Newton's Laws in Context

Newton's Second Law works in conjunction with his other laws of motion. Newton's First Law states that an object at rest stays at rest, and an object in motion continues in uniform motion unless acted upon by a net external force. This concept of inertia complements the Second Law—the greater an object's mass, the greater its inertia and the more force required to change its motion.

Newton's Third Law states that for every action, there is an equal and opposite reaction. When you push against a wall with a force of 100 Newtons, the wall pushes back on you with 100 Newtons. When a rocket engine expels exhaust gases downward, the gases exert an equal upward force on the rocket, propelling it skyward. These three laws together form the foundation of classical mechanics and explain the motion of objects in our everyday world.

Limitations and Modern Physics

While Newton's Second Law accurately describes motion for most everyday situations, it has limitations at extreme scales. At very high speeds approaching the speed of light, Einstein's theory of special relativity provides more accurate predictions, as mass increases with velocity and the relationship between force and acceleration becomes more complex. At atomic and subatomic scales, quantum mechanics governs particle behavior, and classical Newtonian physics no longer applies.

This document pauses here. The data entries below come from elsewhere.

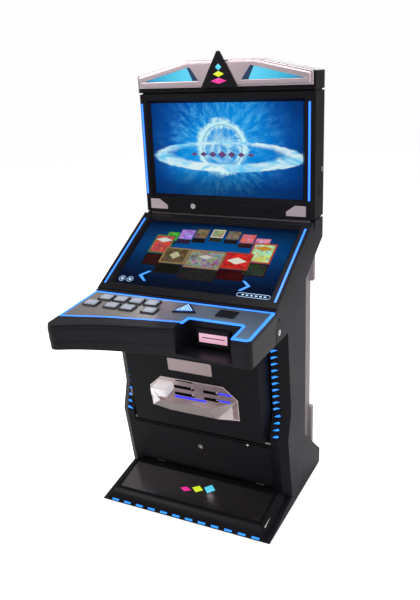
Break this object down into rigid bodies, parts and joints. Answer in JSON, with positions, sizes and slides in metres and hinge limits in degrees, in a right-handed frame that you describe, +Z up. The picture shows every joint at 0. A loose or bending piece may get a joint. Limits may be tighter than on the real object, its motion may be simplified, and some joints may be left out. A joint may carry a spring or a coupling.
{
  "type": "slot machine",
  "caption": "Twin-screen amusement cabinet with a sloping main screen, upright upper screen, lit crown sign, button deck, front doors and a foot.",
  "frame": {"origin": "centre of the bounding box in plan, on the floor", "axes": "+Z up, +Y towards the rear, -Y towards the player, +X to the player's right"},
  "size_m": [0.688, 0.7821, 1.6208],
  "materials": {
    "core_shell": "satin grey",
    "left_side_panel": "satin black laminate",
    "right_side_panel": "satin black laminate",
    "left_cheek": "satin, fine grain",
    "right_cheek": "satin, fine grain",
    "cheek_lights": "lit light guide",
    "plinth": "satin black powder coat",
    "kick_plate": "brushed",
    "toe_lights": "lit light guide",
    "levelling_feet": "matte",
    "deck_upper_shell": "satin, fine grain",
    "deck_lower_shell": "satin, fine grain",
    "deck_plate": "brushed",
    "deck_light_strip": "lit light guide",
    "button_housings": "gloss",
    "button_1": "lit cap",
    "button_2": "lit cap",
    "button_3": "lit cap",
    "button_4": "lit cap",
    "button_5": "lit cap",
    "button_6": "lit cap",
    "button_7": "lit cap",
    "button_8": "lit cap",
    "start_button": "lit cap",
    "card_reader": "matte",
    "note_acceptor": "matte",
    "note_lens": "lit lens",
    "lid_frame": "satin black powder coat",
    "lower_display": "matte",
    "lower_glass": "clear",
    "lid_light_strips": "lit light guide",
    "upper_case": "satin black powder coat",
    "upper_door_frame": "satin black powder coat",
    "upper_display": "matte",
    "upper_glass": "clear",
    "upper_light_strips": "lit light guide",
    "corner_plates": "satin",
    "sign_case": "satin black powder coat",
    "sign_frame": "satin",
    "sign_windows": "lit lens",
    "sign_plaque": "gloss",
    "belly_door": "satin black powder coat",
    "door_plate": "brushed",
    "coin_tray": "brushed",
    "cash_door": "satin black powder coat",
    "cash_lock": "polished",
    "cash_box": "satin",
    "hopper": "matte",
    "hopper_disc": "brushed",
    "logic_box": "satin",
    "power_supply": "satin",
    "speakers": "matte",
    "fan_frame": "matte",
    "fan_rotor": "matte",
    "rear_door": "satin grey",
    "mains_inlet": "matte",
    "door_lock": "polished",
    "deck_lock": "polished",
    "case_lock": "polished",
    "hinge_pins": "brushed"
  },
  "bodies": {
    "cabinet": {"core_shell": "core_shell", "left_side_panel": "left_side_panel", "right_side_panel": "right_side_panel", "left_cheek": "left_cheek", "right_cheek": "right_cheek", "cheek_lights": "cheek_lights", "plinth": "plinth", "kick_plate": "kick_plate", "toe_lights": "toe_lights", "levelling_feet": "levelling_feet", "deck_upper_shell": "deck_upper_shell", "deck_lower_shell": "deck_lower_shell", "deck_plate": "deck_plate", "deck_light_strip": "deck_light_strip", "button_housings": "button_housings", "card_reader": "card_reader", "note_acceptor": "note_acceptor", "note_lens": "note_lens", "upper_case": "upper_case", "sign_case": "sign_case", "sign_frame": "sign_frame", "sign_windows": "sign_windows", "sign_plaque": "sign_plaque", "cash_box": "cash_box", "hopper": "hopper", "logic_box": "logic_box", "power_supply": "power_supply", "speakers": "speakers", "fan_frame": "fan_frame", "mains_inlet": "mains_inlet", "hinge_pins": "hinge_pins"},
    "lid": {"lid_frame": "lid_frame", "lower_display": "lower_display", "lower_glass": "lower_glass", "lid_light_strips": "lid_light_strips"},
    "upper_door": {"upper_door_frame": "upper_door_frame", "upper_display": "upper_display", "upper_glass": "upper_glass", "upper_light_strips": "upper_light_strips", "corner_plates": "corner_plates"},
    "belly_door": {"belly_door": "belly_door", "door_plate": "door_plate", "coin_tray": "coin_tray"},
    "cash_door": {"cash_door": "cash_door"},
    "rear_door": {"rear_door": "rear_door"},
    "door_lock": {"door_lock": "door_lock"},
    "cash_lock": {"cash_lock": "cash_lock"},
    "deck_lock": {"deck_lock": "deck_lock"},
    "case_lock": {"case_lock": "case_lock"},
    "hopper_disc": {"hopper_disc": "hopper_disc"},
    "fan_rotor": {"fan_rotor": "fan_rotor"},
    "start_button": {"start_button": "start_button"},
    "button_1": {"button_1": "button_1"},
    "button_2": {"button_2": "button_2"},
    "button_3": {"button_3": "button_3"},
    "button_4": {"button_4": "button_4"},
    "button_5": {"button_5": "button_5"},
    "button_6": {"button_6": "button_6"},
    "button_7": {"button_7": "button_7"},
    "button_8": {"button_8": "button_8"}
  },
  "joints": [
    {"name": "lid_hinge", "type": "hinge", "parent": "cabinet", "child": "lid", "pos_m": [0, 0.2695, 1.02093], "axis": [-1, 0, 0], "range_deg": [0, 50]},
    {"name": "upper_door_hinge", "type": "hinge", "parent": "cabinet", "child": "upper_door", "pos_m": [-0.34, 0.32907, 1.27977], "axis": [0, 0, -1], "range_deg": [0, 95]},
    {"name": "belly_door_hinge", "type": "hinge", "parent": "cabinet", "child": "belly_door", "pos_m": [-0.28025, -0.01393, 0.506], "axis": [0, 0, -1], "range_deg": [0, 100]},
    {"name": "cash_door_hinge", "type": "hinge", "parent": "cabinet", "child": "cash_door", "pos_m": [0, 0.03296, 0.09], "axis": [1, 0, 0], "range_deg": [0, 70]},
    {"name": "rear_door_hinge", "type": "hinge", "parent": "cabinet", "child": "rear_door", "pos_m": [-0.2742, 0.38657, 0.4], "axis": [0, 0, 1], "range_deg": [0, 110]},
    {"name": "door_lock_turn", "type": "hinge", "parent": "upper_door", "child": "door_lock", "pos_m": [-0.132, 0.27907, 1.07077], "axis": [0, 1, 0], "range_deg": [0, 90]},
    {"name": "cash_lock_turn", "type": "hinge", "parent": "cash_door", "child": "cash_lock", "pos_m": [-0.003, 0.00269, 0.2112], "axis": [0, 0.9871, 0.1601], "range_deg": [0, 90]},
    {"name": "deck_lock_turn", "type": "hinge", "parent": "cabinet", "child": "deck_lock", "pos_m": [0.344, -0.06313, 0.7485], "axis": [-1, 0, 0], "range_deg": [0, 90]},
    {"name": "case_lock_turn", "type": "hinge", "parent": "cabinet", "child": "case_lock", "pos_m": [0.344, 0.37507, 1.21077], "axis": [-1, 0, 0], "range_deg": [0, 90]},
    {"name": "hopper_disc_spin", "type": "hinge", "parent": "cabinet", "child": "hopper_disc", "pos_m": [-0.02, 0.18107, 0.348], "axis": [0, 0, 1], "continuous": true},
    {"name": "fan_spin", "type": "hinge", "parent": "cabinet", "child": "fan_rotor", "pos_m": [0, 0.38107, 0.8685], "axis": [0, 1, 0], "continuous": true},
    {"name": "button_1_press", "type": "slide", "parent": "cabinet", "child": "button_1", "axis": [0, 0.0795, -0.9968], "range_m": [0, 0.003], "stiffness_N_per_m": 600, "springref_m": -0.003},
    {"name": "button_2_press", "type": "slide", "parent": "cabinet", "child": "button_2", "axis": [0, 0.0795, -0.9968], "range_m": [0, 0.003], "stiffness_N_per_m": 600, "springref_m": -0.003},
    {"name": "button_3_press", "type": "slide", "parent": "cabinet", "child": "button_3", "axis": [0, 0.0795, -0.9968], "range_m": [0, 0.003], "stiffness_N_per_m": 600, "springref_m": -0.003},
    {"name": "button_4_press", "type": "slide", "parent": "cabinet", "child": "button_4", "axis": [0, 0.0795, -0.9968], "range_m": [0, 0.003], "stiffness_N_per_m": 600, "springref_m": -0.003},
    {"name": "button_5_press", "type": "slide", "parent": "cabinet", "child": "button_5", "axis": [0, 0.0795, -0.9968], "range_m": [0, 0.003], "stiffness_N_per_m": 600, "springref_m": -0.003},
    {"name": "button_6_press", "type": "slide", "parent": "cabinet", "child": "button_6", "axis": [0, 0.0795, -0.9968], "range_m": [0, 0.003], "stiffness_N_per_m": 600, "springref_m": -0.003},
    {"name": "button_7_press", "type": "slide", "parent": "cabinet", "child": "button_7", "axis": [0, 0.0795, -0.9968], "range_m": [0, 0.003], "stiffness_N_per_m": 600, "springref_m": -0.003},
    {"name": "button_8_press", "type": "slide", "parent": "cabinet", "child": "button_8", "axis": [0, 0.0795, -0.9968], "range_m": [0, 0.003], "stiffness_N_per_m": 600, "springref_m": -0.003},
    {"name": "start_button_press", "type": "slide", "parent": "cabinet", "child": "start_button", "axis": [0, 0.0795, -0.9968], "range_m": [0, 0.003], "stiffness_N_per_m": 600, "springref_m": -0.003}
  ]
}
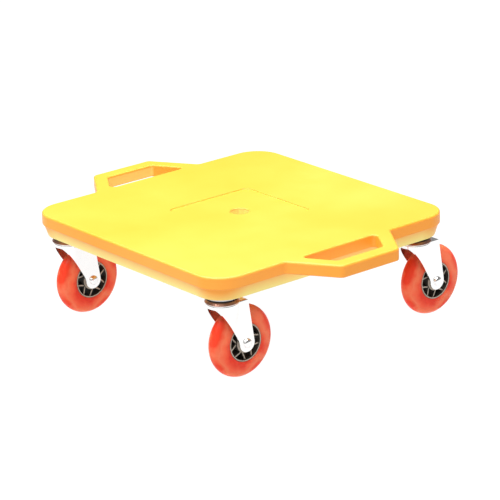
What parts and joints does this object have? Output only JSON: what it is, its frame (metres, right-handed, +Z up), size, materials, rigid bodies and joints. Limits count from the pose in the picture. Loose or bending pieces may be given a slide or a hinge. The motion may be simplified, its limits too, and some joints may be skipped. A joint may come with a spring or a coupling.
{
  "type": "scooter board",
  "caption": "Low square moulded platform with a hand grip on two sides, a centre hole and swivelling red urethane wheels in bright forks.",
  "frame": {"origin": "on the floor, at the middle of the footprint of the board and its wheels", "axes": "+Z up, X from grip to grip, +Y the way that the casters trail, so the board rolls towards -Y"},
  "size_m": [0.534, 0.445, 0.153],
  "materials": {
    "board_plastic": "glossy moulded plastic with faint flow marks",
    "insert_brass": "turned brass",
    "plain_steel": "plain zinc-plated steel",
    "seal_rubber": "black rubber",
    "fork_chrome": "bright chrome-plated pressed steel",
    "ball_steel": "polished bearing steel",
    "bolt_zinc": "bright zinc-plated bolt",
    "tyre_urethane": "translucent red-orange urethane",
    "core_nylon": "pale moulded nylon",
    "bearing_steel": "ground steel rings with pressed shields"
  },
  "bodies": {
    "board": {"board": "board_plastic", "stem_inserts": "insert_brass", "front_left_stem": "plain_steel", "front_left_upper_race": "plain_steel", "front_left_dust_seal": "seal_rubber", "front_left_lower_race": "plain_steel", "front_right_stem": "plain_steel", "front_right_upper_race": "plain_steel", "front_right_dust_seal": "seal_rubber", "front_right_lower_race": "plain_steel", "rear_left_stem": "plain_steel", "rear_left_upper_race": "plain_steel", "rear_left_dust_seal": "seal_rubber", "rear_left_lower_race": "plain_steel", "rear_right_stem": "plain_steel", "rear_right_upper_race": "plain_steel", "rear_right_dust_seal": "seal_rubber", "rear_right_lower_race": "plain_steel"},
    "front_left_swivel": {"front_left_fork": "fork_chrome", "front_left_swivel_cup": "fork_chrome", "front_left_upper_balls": "ball_steel", "front_left_lower_balls": "ball_steel", "front_left_axle_bolt": "bolt_zinc", "front_left_axle_nut": "bolt_zinc", "front_left_axle_spacers": "plain_steel"},
    "front_left_wheel": {"front_left_tyre": "tyre_urethane", "front_left_wheel_core": "core_nylon", "front_left_bearings": "bearing_steel"},
    "front_right_swivel": {"front_right_fork": "fork_chrome", "front_right_swivel_cup": "fork_chrome", "front_right_upper_balls": "ball_steel", "front_right_lower_balls": "ball_steel", "front_right_axle_bolt": "bolt_zinc", "front_right_axle_nut": "bolt_zinc", "front_right_axle_spacers": "plain_steel"},
    "front_right_wheel": {"front_right_tyre": "tyre_urethane", "front_right_wheel_core": "core_nylon", "front_right_bearings": "bearing_steel"},
    "rear_left_swivel": {"rear_left_fork": "fork_chrome", "rear_left_swivel_cup": "fork_chrome", "rear_left_upper_balls": "ball_steel", "rear_left_lower_balls": "ball_steel", "rear_left_axle_bolt": "bolt_zinc", "rear_left_axle_nut": "bolt_zinc", "rear_left_axle_spacers": "plain_steel"},
    "rear_left_wheel": {"rear_left_tyre": "tyre_urethane", "rear_left_wheel_core": "core_nylon", "rear_left_bearings": "bearing_steel"},
    "rear_right_swivel": {"rear_right_fork": "fork_chrome", "rear_right_swivel_cup": "fork_chrome", "rear_right_upper_balls": "ball_steel", "rear_right_lower_balls": "ball_steel", "rear_right_axle_bolt": "bolt_zinc", "rear_right_axle_nut": "bolt_zinc", "rear_right_axle_spacers": "plain_steel"},
    "rear_right_wheel": {"rear_right_tyre": "tyre_urethane", "rear_right_wheel_core": "core_nylon", "rear_right_bearings": "bearing_steel"}
  },
  "joints": [
    {"name": "front_left_swivel", "type": "hinge", "parent": "board", "child": "front_left_swivel", "pos_m": [0.1665, -0.18595, 0.11], "axis": [0, 0, 1], "continuous": true},
    {"name": "front_left_roll", "type": "hinge", "parent": "front_left_swivel", "child": "front_left_wheel", "pos_m": [0.1665, -0.15955, 0.049], "axis": [1, 0, 0], "continuous": true},
    {"name": "front_right_swivel", "type": "hinge", "parent": "board", "child": "front_right_swivel", "pos_m": [-0.1665, -0.18595, 0.11], "axis": [0, 0, 1], "continuous": true},
    {"name": "front_right_roll", "type": "hinge", "parent": "front_right_swivel", "child": "front_right_wheel", "pos_m": [-0.1665, -0.15955, 0.049], "axis": [1, 0, 0], "continuous": true},
    {"name": "rear_left_swivel", "type": "hinge", "parent": "board", "child": "rear_left_swivel", "pos_m": [0.1665, 0.14705, 0.11], "axis": [0, 0, 1], "continuous": true},
    {"name": "rear_left_roll", "type": "hinge", "parent": "rear_left_swivel", "child": "rear_left_wheel", "pos_m": [0.1665, 0.17345, 0.049], "axis": [1, 0, 0], "continuous": true},
    {"name": "rear_right_swivel", "type": "hinge", "parent": "board", "child": "rear_right_swivel", "pos_m": [-0.1665, 0.14705, 0.11], "axis": [0, 0, 1], "continuous": true},
    {"name": "rear_right_roll", "type": "hinge", "parent": "rear_right_swivel", "child": "rear_right_wheel", "pos_m": [-0.1665, 0.17345, 0.049], "axis": [1, 0, 0], "continuous": true}
  ]
}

Despite these limitations, F = ma remains one of the most useful and widely applied equations in physics and engineering. For velocities well below the speed of light and objects larger than atoms, Newton's Second Law provides accurate, reliable predictions. Whether designing bridges, launching satellites, analyzing sports performance, or understanding everyday motion, this fundamental relationship between force, mass, and acceleration continues to be an indispensable tool.